At any rate, even though Rabbi Pinchas Eliyahu printed it anonymously, he began with a hint to his name:







Ani Pinchas Eliyahu ben Meir Vilna, "I am Pinchas Elijah ben Meir [of] Wilna." Clever!
And he was more clever yet. Here are how two further sections open:



The next edition of this book was printed in Zolkiew in 1807. This time the author included his name and a new preface. In it he writes about what a sensation the book had been and what sort of reception it had received. As you can imagine, an unusual, interesting book like this, and an anonymous author? Let the guessing begin!
"No longer anonymous . . . [but] some had said the author must be the famous Chassid of Vilna; others said that the Scholar of Berlin wrote it. Still others said that one man did not write it, for it was not possible for one man to have such breadth of knowledge . . . "
Again, as I pointed out earlier, although it was distributed in 1799 the censor's note makes it clear that it was already printed in October of 1797, and the Gaon was still alive then. Of course Mendelssohn was already gone since 1786, but the point is that it was at least plausibly a work of the Gaon's, even if in retrospect such speculation seems naive.
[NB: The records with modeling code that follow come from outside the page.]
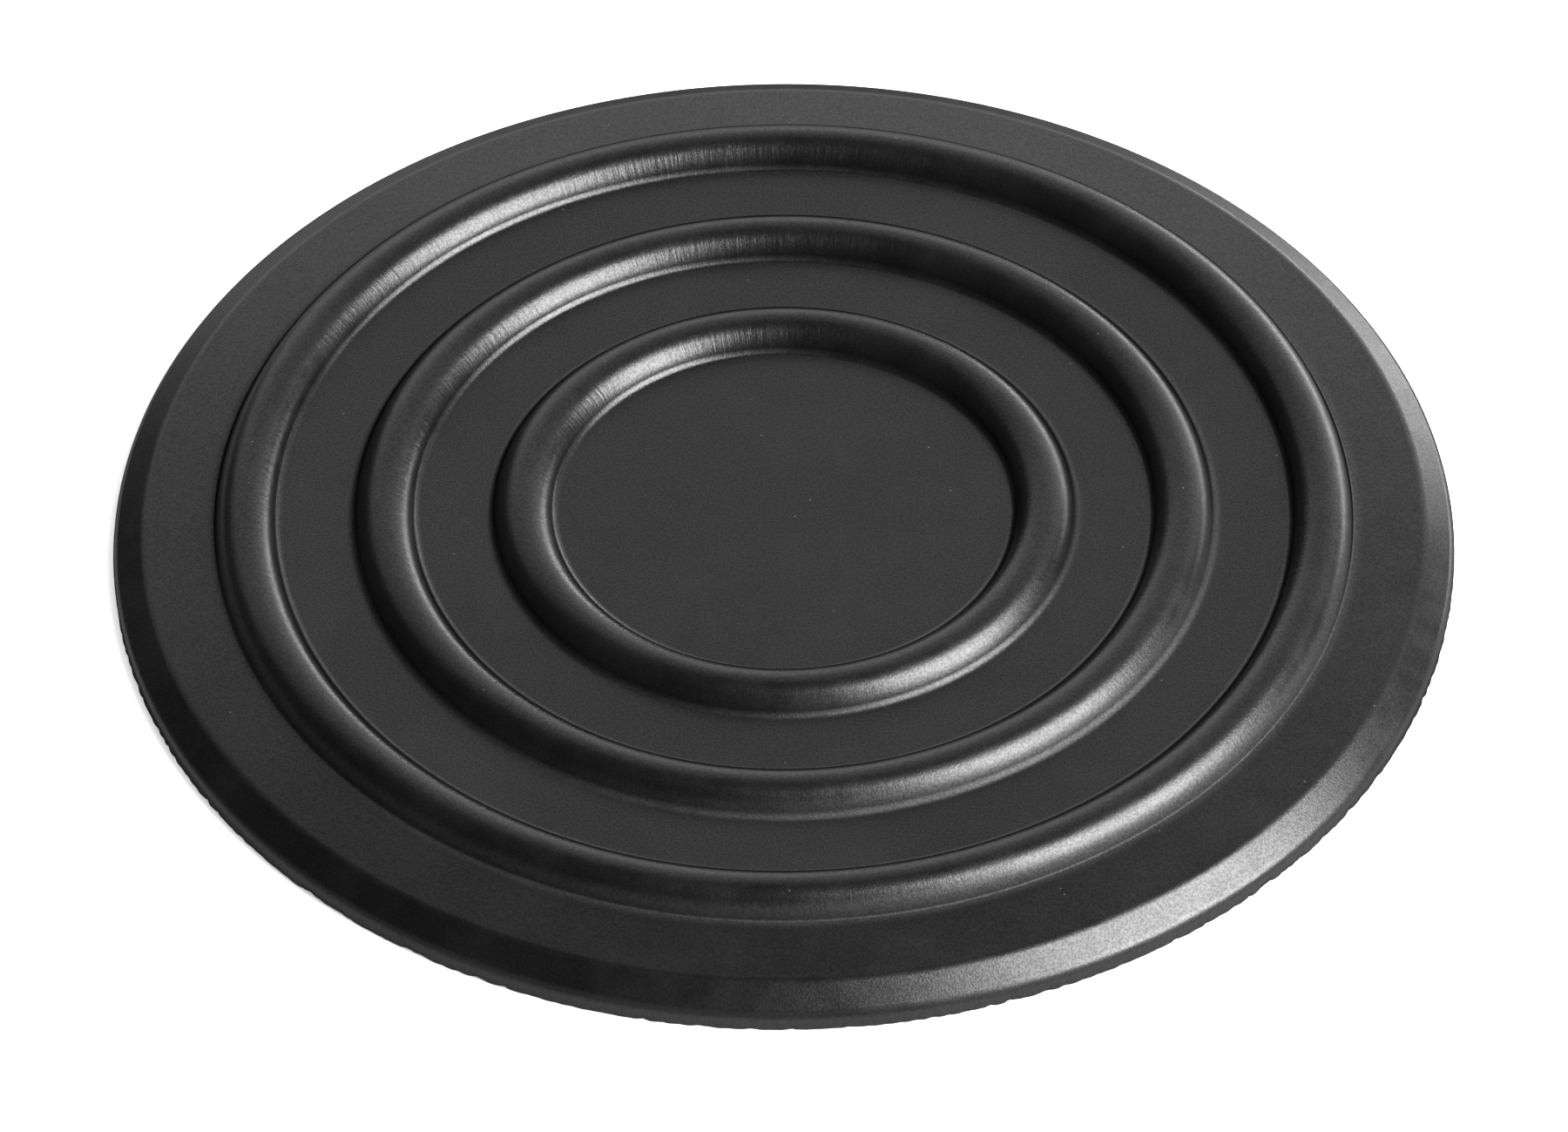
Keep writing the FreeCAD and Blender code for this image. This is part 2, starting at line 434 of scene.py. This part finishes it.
class PlaceOnDisc:
    """Where a point lies on the disc: its radius, height, heading and distance from the nearest rib."""

    def __init__(self, graph):
        coordinates = graph.add("ShaderNodeTexCoord", {})
        self.point = coordinates.outputs["Object"]
        parts = graph.add("ShaderNodeSeparateXYZ", {"Vector": self.point})
        self.height = parts.outputs["Z"]
        flat = graph.add("ShaderNodeCombineXYZ", {"X": parts.outputs["X"], "Y": parts.outputs["Y"]})
        flat = flat.outputs["Vector"]
        self.radius = graph.add("ShaderNodeVectorMath", {0: flat}, operation="LENGTH").outputs["Value"]
        heading = graph.add("ShaderNodeVectorMath", {0: flat}, operation="NORMALIZE").outputs["Vector"]
        self.heading = graph.add("ShaderNodeSeparateXYZ", {"Vector": heading})
        pitches = graph.math("DIVIDE", graph.math("SUBTRACT", self.radius, FIRST_RIB_RADIUS), RIB_PITCH)
        index = graph.math("ROUND", pitches)
        index = graph.math("MINIMUM", graph.math("MAXIMUM", index, 0.0), RIB_COUNT - 1.0)
        self.rib_radius = graph.math("MULTIPLY_ADD", index, RIB_PITCH, FIRST_RIB_RADIUS)
        self.from_crown = graph.math("SUBTRACT", self.radius, self.rib_radius)

    def streaks(self, graph, ring_radius, across, width, length):
        """Noise drawn out along the radius or the height: narrow round the disc, long the other way."""
        inputs = {
            "X": graph.math("MULTIPLY", self.heading.outputs["X"], graph.math("DIVIDE", ring_radius, width)),
            "Y": graph.math("MULTIPLY", self.heading.outputs["Y"], graph.math("DIVIDE", ring_radius, width)),
            "Z": graph.math("DIVIDE", across, length),
        }
        vector = graph.add("ShaderNodeCombineXYZ", inputs).outputs["Vector"]
        return graph.noise(vector, 1.0, roughness=0.55)


def surface_height(graph, place_on_disc, on_lip):
    """The rubber's fine relief, in metres."""
    point = place_on_disc.point
    grain = graph.product(graph.noise(point, GRAIN_SIZE, roughness=0.6), GRAIN_HEIGHT)
    dimples = graph.product(graph.noise(point, DIMPLE_SIZE), DIMPLE_HEIGHT)
    inner_slope = graph.band(place_on_disc.from_crown, -SLOPE_PLACE, SLOPE_REACH)
    outer_slope = graph.band(place_on_disc.from_crown, SLOPE_PLACE, SLOPE_REACH)
    slopes = graph.math("MULTIPLY_ADD", outer_slope, OUTER_STREAK_SHARE, inner_slope)
    streaks = place_on_disc.streaks(
        graph, place_on_disc.rib_radius, place_on_disc.radius, STREAK_WIDTH, STREAK_LENGTH)
    chatter = graph.product(streaks, slopes, STREAK_HEIGHT)
    cuts = place_on_disc.streaks(graph, place_on_disc.radius, place_on_disc.height, CUT_WIDTH, CUT_LENGTH)
    trimming = graph.product(cuts, on_lip, CUT_HEIGHT)
    return graph.total(grain, dimples, chatter, trimming)


def surface_roughness(graph, place_on_disc, on_lip):
    """The rubber's roughness: slightly blotchy, duller on the cut lip and on the ribs' scuffed outer feet."""
    blotches = graph.noise(place_on_disc.point, BLOTCH_SIZE, detail=3.0, roughness=0.6)
    scuffed = graph.product(
        graph.band(place_on_disc.from_crown, SCUFF_PLACE, SCUFF_REACH),
        graph.ramp(place_on_disc.radius, FIRST_RIB_RADIUS, LAST_RIB_RADIUS, FIRST_RIB_SCUFF, 1.0),
        SCUFF_ROUGHNESS)
    return graph.total(
        scuffed,
        graph.ramp(blotches, *NOISE_SPREAD, -BLOTCH_ROUGHNESS, BLOTCH_ROUGHNESS),
        graph.product(on_lip, CUT_ROUGHNESS),
        ROUGHNESS)


def surface_sheen(graph, place_on_disc):
    """How strongly the rubber reflects: less in its pores, and hardly at all at the most slanting angles."""
    pores = graph.noise(place_on_disc.point, PORE_SIZE, detail=1.0)
    gloss = graph.ramp(pores, *NOISE_SPREAD, SPECULAR_LEVEL - PORE_DULLNESS, SPECULAR_LEVEL + PORE_DULLNESS)
    slant = graph.add("ShaderNodeLayerWeight", {"Blend": 0.5}).outputs["Facing"]
    return graph.product(gloss, graph.ramp(slant, *SHEEN_LOSS, 1.0, SHEEN_LEFT))


def surface_colour(graph, place_on_disc, on_lip):
    """Black, greyed by faint bloom, the cut lip, specks of dust and a painted highlight line along the lip's
    top.
    """
    point = place_on_disc.point
    bloom = graph.ramp(graph.noise(point, BLOOM_SIZE), *BLOOM_SPREAD, 0.0, BLOOM_WHITENESS)
    cells = graph.add("ShaderNodeTexVoronoi", {"Vector": point, "Scale": 1 / DUST_SPACING})
    is_dust = graph.ramp(cells.outputs["Distance"], DUST_SHARE, DUST_CORE * DUST_SHARE)
    white = graph.total(
        bloom,
        graph.product(on_lip, CUT_WHITENESS),
        graph.product(is_dust, DUST_WHITENESS),
        # The band at the lip's top height is a painted highlight: a lighter line of colour all round the rim.
        graph.product(graph.band(place_on_disc.height, LIP_HEIGHT, LIP_HIGHLIGHT_REACH), LIP_HIGHLIGHT_WHITENESS))
    mix = graph.add("ShaderNodeMix", {"Factor": white, 6: BLACK, 7: GREY}, data_type="RGBA")
    return mix.outputs[2]


def rubber_material():
    """Matt black moulded rubber, with a fine relief, pores, scuffs, a cut lip, faint bloom and dust."""
    graph = Graph("matt_black_rubber")
    place_on_disc = PlaceOnDisc(graph)
    on_lip = graph.ramp(place_on_disc.height, CUT_SHARE * LIP_HEIGHT, LIP_HEIGHT, 1.0, 0.0)
    relief = surface_height(graph, place_on_disc, on_lip)
    bump = graph.add("ShaderNodeBump", {"Height": relief, "Distance": 1.0, "Strength": 1.0})
    inputs = graph.shader.inputs
    graph.feed(inputs["Normal"], bump.outputs["Normal"])
    graph.feed(inputs["Roughness"], surface_roughness(graph, place_on_disc, on_lip))
    graph.feed(inputs["Specular IOR Level"], surface_sheen(graph, place_on_disc))
    graph.feed(inputs["Base Color"], surface_colour(graph, place_on_disc, on_lip))
    return graph.material


def floor_material():
    """Pale to the eye, dim in the rubber's reflections."""
    graph = Graph("pale_floor")
    graph.shader.inputs["Base Color"].default_value = FLOOR_PALE
    graph.shader.inputs["Roughness"].default_value = FLOOR_ROUGHNESS
    graph.shader.inputs["Specular IOR Level"].default_value = 0.0
    dim = graph.add("ShaderNodeBsdfDiffuse", {"Color": FLOOR_IN_REFLECTIONS})
    path = graph.add("ShaderNodeLightPath", {})
    mix = graph.add("ShaderNodeMixShader", {
        "Fac": path.outputs["Is Glossy Ray"], 1: graph.shader.outputs["BSDF"], 2: dim.outputs["BSDF"]})
    graph.feed(graph.tree.nodes["Material Output"].inputs["Surface"], mix.outputs["Shader"])
    return graph.material


def make_floor():
    """A plain pale floor under the object."""
    mesh = bpy.data.meshes.new("floor")
    signs = [(-1, -1), (1, -1), (1, 1), (-1, 1)]
    corners = [(x * FLOOR_REACH, y * FLOOR_REACH, 0.0) for x, y in signs]
    mesh.from_pydata(corners, [], [(0, 1, 2, 3)])
    floor = bpy.data.objects.new("floor", mesh)
    bpy.context.scene.collection.objects.link(floor)
    mesh.materials.append(floor_material())


def from_direction(azimuth, elevation, distance):
    """A place at an azimuth (0 is +X, 90 is +Y), elevation and distance from the object."""
    turn = math.radians(azimuth)
    rise = math.radians(elevation)
    level = math.cos(rise)
    return Vector((math.cos(turn) * level, math.sin(turn) * level, math.sin(rise))) * distance


def area_light(name, azimuth, elevation, distance, width, height, radiance, roll=0.0):
    """A rectangular light that faces the object. Its angles are in degrees.

    Its radiance is the brightness of its surface.
    """
    light = bpy.data.lights.new(name, "AREA")
    light.shape = "RECTANGLE"
    light.size = width
    light.size_y = height
    light.energy = radiance * math.pi * width * height
    lamp = bpy.data.objects.new(name, light)
    lamp.location = from_direction(azimuth, elevation, distance)
    facing = lamp.location.to_track_quat("Z", "Y")
    lamp.rotation_euler = (facing @ Quaternion((0.0, 0.0, 1.0), math.radians(roll))).to_euler()
    lamp.visible_camera = False
    bpy.context.scene.collection.objects.link(lamp)


def make_lights():
    """A tilted softbox at the right with its spill; behind, a pale sweep, its upper part and a low strip."""
    area_light(
        "softbox", azimuth=-21, elevation=42, distance=0.95, width=0.66, height=0.85, radiance=18.5, roll=-22)
    area_light("spill", azimuth=-32, elevation=24, distance=1.4, width=1.3, height=1.2, radiance=1.6)
    area_light("sweep", azimuth=83, elevation=19, distance=2.0, width=2.6, height=1.1, radiance=1.2)
    area_light("overhead", azimuth=85, elevation=47, distance=2.0, width=3.6, height=0.95, radiance=0.58)
    area_light("edge", azimuth=55, elevation=4, distance=2.0, width=1.5, height=0.28, radiance=9.0)


def make_world():
    """A pale studio: bright to the eye and to matt surfaces, dim in the rubber's reflections."""
    world = bpy.data.worlds.new("studio")
    bpy.context.scene.world = world
    world.use_nodes = True
    nodes = world.node_tree.nodes
    links = world.node_tree.links
    pale = nodes["Background"]
    dim = nodes.new("ShaderNodeBackground")
    for background, strength in ((pale, WORLD_STRENGTH), (dim, WORLD_IN_REFLECTIONS)):
        background.inputs["Color"].default_value = WORLD_COLOUR
        background.inputs["Strength"].default_value = strength
    path = nodes.new("ShaderNodeLightPath")
    mix = nodes.new("ShaderNodeMixShader")
    links.new(path.outputs["Is Glossy Ray"], mix.inputs["Fac"])
    links.new(pale.outputs["Background"], mix.inputs[1])
    links.new(dim.outputs["Background"], mix.inputs[2])
    links.new(mix.outputs["Shader"], nodes["World Output"].inputs["Surface"])


def make_camera(face_height):
    """The camera, aimed a little in front of the disc's centre."""
    data = bpy.data.cameras.new("camera")
    data.sensor_width = SENSOR_WIDTH
    data.lens = CAMERA_LENS
    data.clip_start = CLIP_START
    data.clip_end = CLIP_END
    camera = bpy.data.objects.new("camera", data)
    centre = Vector((0.0, 0.0, face_height))
    back = Vector((0.0, -math.cos(CAMERA_ELEVATION), math.sin(CAMERA_ELEVATION)))
    camera.location = centre + back * CAMERA_DISTANCE
    aim = centre - Vector((0.0, AIM_FORWARD, 0.0))
    look = (aim - camera.location).to_track_quat("-Z", "Y")
    camera.rotation_mode = "QUATERNION"
    camera.rotation_quaternion = look @ Quaternion((0.0, 0.0, 1.0), CAMERA_ROLL)
    bpy.context.scene.collection.objects.link(camera)
    bpy.context.scene.camera = camera


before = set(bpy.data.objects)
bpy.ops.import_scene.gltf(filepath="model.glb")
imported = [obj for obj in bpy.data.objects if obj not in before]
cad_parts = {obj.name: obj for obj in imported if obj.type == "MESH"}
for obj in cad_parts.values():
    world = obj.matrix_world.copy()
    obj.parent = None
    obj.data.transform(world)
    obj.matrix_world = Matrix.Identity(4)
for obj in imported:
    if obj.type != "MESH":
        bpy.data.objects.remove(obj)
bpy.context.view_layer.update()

disc = make_disc()
disc.data.materials.append(rubber_material())
make_floor()
make_lights()
make_world()
make_camera(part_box(NODE)[1][2] - RIB_HEIGHT)
bpy.context.scene.view_settings.view_transform = "Standard"
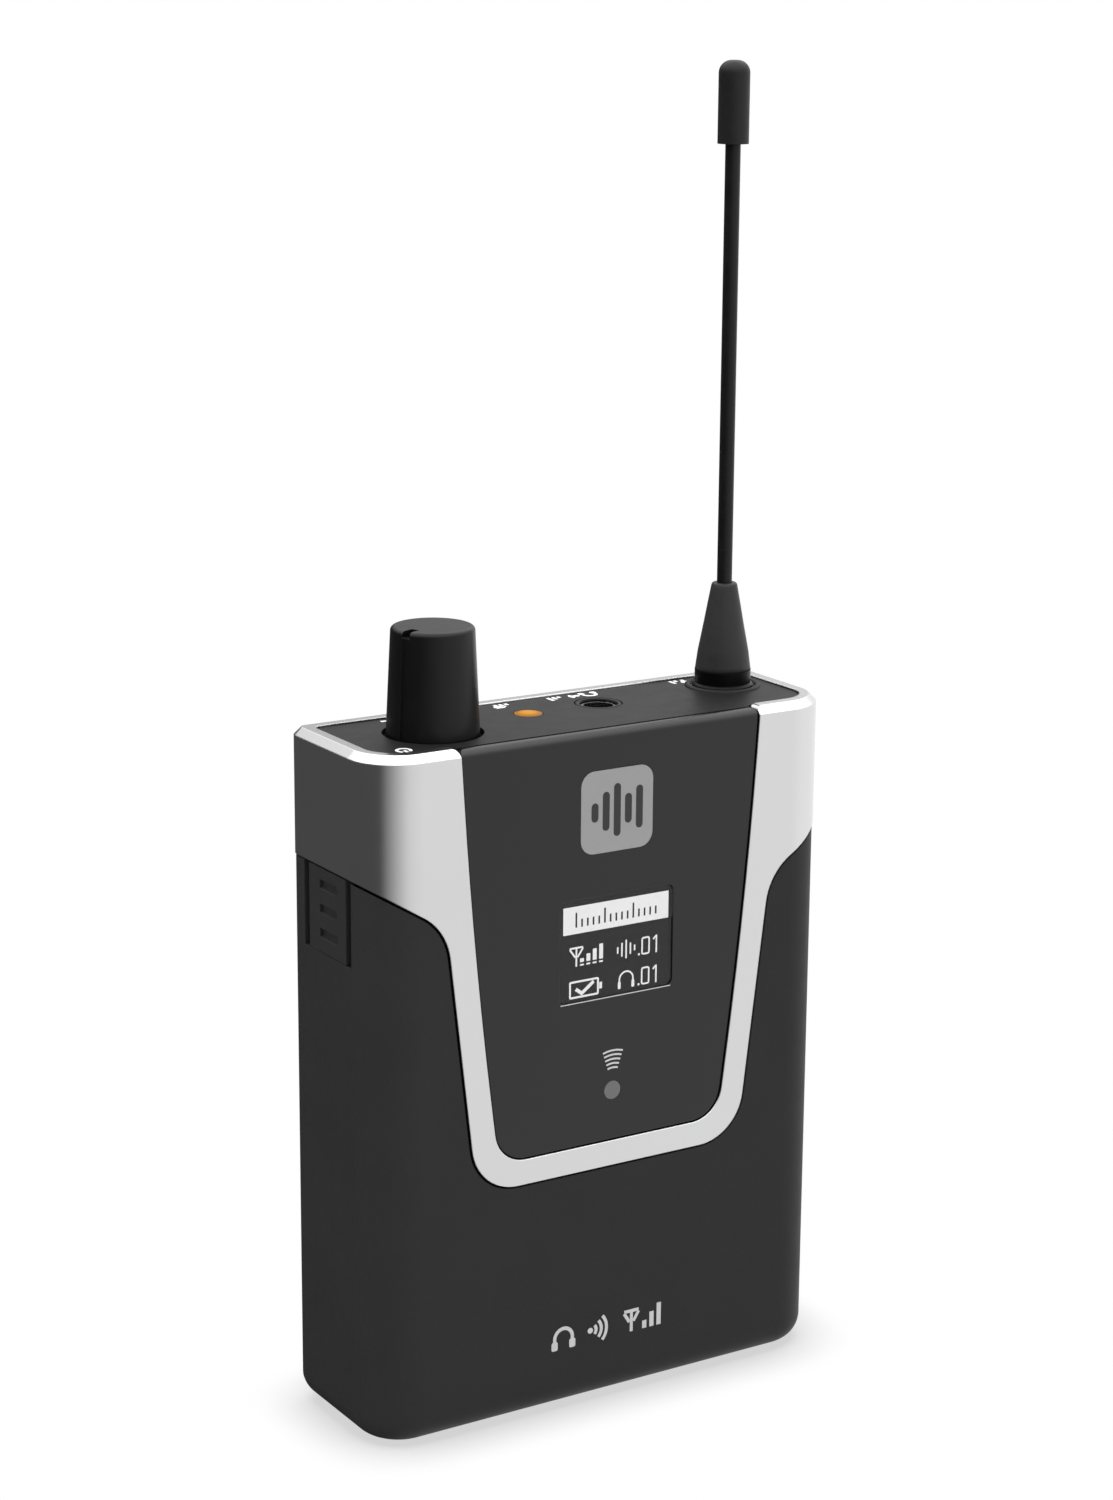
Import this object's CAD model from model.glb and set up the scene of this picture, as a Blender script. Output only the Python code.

Thus, we see that there was a time when the public could actually believe that the same Torah-Science work was either written by the Vilna Gaon or Moses Mendelssohn.
[1] The Gaon's surname was not Kramer. He had no surname. He was descended from a rabbi who was called Kremer, Yiddish for shopkeeper. See here where I shared an image from the 1765 census where the Gaon is called Eliasz Zelmanowiz. His surname was not, of course, Zelmanowiz either. This was a patronymic employed as a surname for the purpose of the census.